> _Excerpted data_
** begin **

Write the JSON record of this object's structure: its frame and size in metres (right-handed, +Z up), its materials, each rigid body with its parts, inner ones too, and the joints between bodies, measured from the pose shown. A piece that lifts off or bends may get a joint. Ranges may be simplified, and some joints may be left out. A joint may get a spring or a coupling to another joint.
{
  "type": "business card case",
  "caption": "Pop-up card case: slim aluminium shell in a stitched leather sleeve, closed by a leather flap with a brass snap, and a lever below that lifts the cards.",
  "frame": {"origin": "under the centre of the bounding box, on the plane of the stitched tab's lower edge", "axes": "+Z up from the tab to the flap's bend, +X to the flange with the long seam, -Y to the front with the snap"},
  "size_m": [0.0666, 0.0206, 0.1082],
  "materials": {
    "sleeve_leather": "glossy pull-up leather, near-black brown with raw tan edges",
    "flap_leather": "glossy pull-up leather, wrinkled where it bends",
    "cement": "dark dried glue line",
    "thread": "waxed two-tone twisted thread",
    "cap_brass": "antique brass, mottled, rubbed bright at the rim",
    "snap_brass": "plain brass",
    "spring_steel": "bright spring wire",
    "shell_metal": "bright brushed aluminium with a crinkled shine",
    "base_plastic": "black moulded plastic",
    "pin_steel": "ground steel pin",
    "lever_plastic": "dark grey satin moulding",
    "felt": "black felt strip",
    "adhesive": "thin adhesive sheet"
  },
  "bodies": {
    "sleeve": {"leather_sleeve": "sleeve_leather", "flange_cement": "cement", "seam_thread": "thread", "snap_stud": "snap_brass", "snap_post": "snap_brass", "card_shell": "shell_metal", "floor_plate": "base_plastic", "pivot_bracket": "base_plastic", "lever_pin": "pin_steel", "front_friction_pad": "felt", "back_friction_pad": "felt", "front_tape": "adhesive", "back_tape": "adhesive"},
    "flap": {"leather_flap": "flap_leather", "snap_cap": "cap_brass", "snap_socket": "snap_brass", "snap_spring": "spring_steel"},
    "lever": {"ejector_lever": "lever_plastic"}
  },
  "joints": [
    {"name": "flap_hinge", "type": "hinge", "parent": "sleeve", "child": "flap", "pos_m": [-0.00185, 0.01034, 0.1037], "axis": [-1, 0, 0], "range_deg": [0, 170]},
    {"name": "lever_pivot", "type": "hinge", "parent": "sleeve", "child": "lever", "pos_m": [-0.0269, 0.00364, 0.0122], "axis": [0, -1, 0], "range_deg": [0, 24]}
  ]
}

** end **
** begin **

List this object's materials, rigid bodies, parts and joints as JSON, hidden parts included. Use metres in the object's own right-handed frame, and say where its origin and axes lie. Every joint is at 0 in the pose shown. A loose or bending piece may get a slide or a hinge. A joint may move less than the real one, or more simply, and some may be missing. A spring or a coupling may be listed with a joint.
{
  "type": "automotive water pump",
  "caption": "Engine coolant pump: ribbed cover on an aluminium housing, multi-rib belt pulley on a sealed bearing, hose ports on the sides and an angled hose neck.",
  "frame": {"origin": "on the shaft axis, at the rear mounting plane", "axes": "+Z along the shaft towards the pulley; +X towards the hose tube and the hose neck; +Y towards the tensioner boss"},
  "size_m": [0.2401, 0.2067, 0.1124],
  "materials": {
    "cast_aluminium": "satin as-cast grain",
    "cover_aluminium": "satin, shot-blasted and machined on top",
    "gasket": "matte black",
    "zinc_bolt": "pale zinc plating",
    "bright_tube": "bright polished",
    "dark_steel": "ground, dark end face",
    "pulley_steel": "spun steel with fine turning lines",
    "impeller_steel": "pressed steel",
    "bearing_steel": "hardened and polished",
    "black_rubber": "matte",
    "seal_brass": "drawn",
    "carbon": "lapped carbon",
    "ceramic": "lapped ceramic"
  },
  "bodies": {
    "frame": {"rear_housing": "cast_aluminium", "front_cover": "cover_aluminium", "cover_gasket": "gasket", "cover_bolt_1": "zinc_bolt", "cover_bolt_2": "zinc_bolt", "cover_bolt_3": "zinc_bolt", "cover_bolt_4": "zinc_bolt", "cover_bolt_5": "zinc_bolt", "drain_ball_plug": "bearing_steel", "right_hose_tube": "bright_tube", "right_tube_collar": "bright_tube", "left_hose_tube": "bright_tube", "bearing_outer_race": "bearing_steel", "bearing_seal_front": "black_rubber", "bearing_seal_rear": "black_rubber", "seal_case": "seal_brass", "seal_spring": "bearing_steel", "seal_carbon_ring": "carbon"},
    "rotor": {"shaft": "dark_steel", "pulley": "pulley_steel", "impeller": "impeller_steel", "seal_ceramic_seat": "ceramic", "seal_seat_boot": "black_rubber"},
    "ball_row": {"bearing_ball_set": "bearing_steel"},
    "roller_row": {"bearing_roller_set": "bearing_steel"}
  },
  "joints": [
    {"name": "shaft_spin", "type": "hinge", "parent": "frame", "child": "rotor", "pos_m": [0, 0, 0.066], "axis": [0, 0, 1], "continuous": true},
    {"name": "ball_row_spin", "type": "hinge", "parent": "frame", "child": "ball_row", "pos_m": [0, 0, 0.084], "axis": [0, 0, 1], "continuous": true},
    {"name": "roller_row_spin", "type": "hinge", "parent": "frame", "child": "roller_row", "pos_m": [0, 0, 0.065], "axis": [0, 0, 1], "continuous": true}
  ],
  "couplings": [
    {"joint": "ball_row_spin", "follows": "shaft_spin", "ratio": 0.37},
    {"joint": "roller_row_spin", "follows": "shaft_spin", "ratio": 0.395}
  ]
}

** end **

> _Stated goal_
Find the word "where" in the data and show each line that holds it.

> _Task response_
    "flap_leather": "glossy pull-up leather, wrinkled where it bends",
List this object's materials, rigid bodies, parts and joints as JSON, hidden parts included. Use metres in the object's own right-handed frame, and say where its origin and axes lie. Every joint is at 0 in the pose shown. A loose or bending piece may get a slide or a hinge. A joint may move less than the real one, or more simply, and some may be missing. A spring or a coupling may be listed with a joint.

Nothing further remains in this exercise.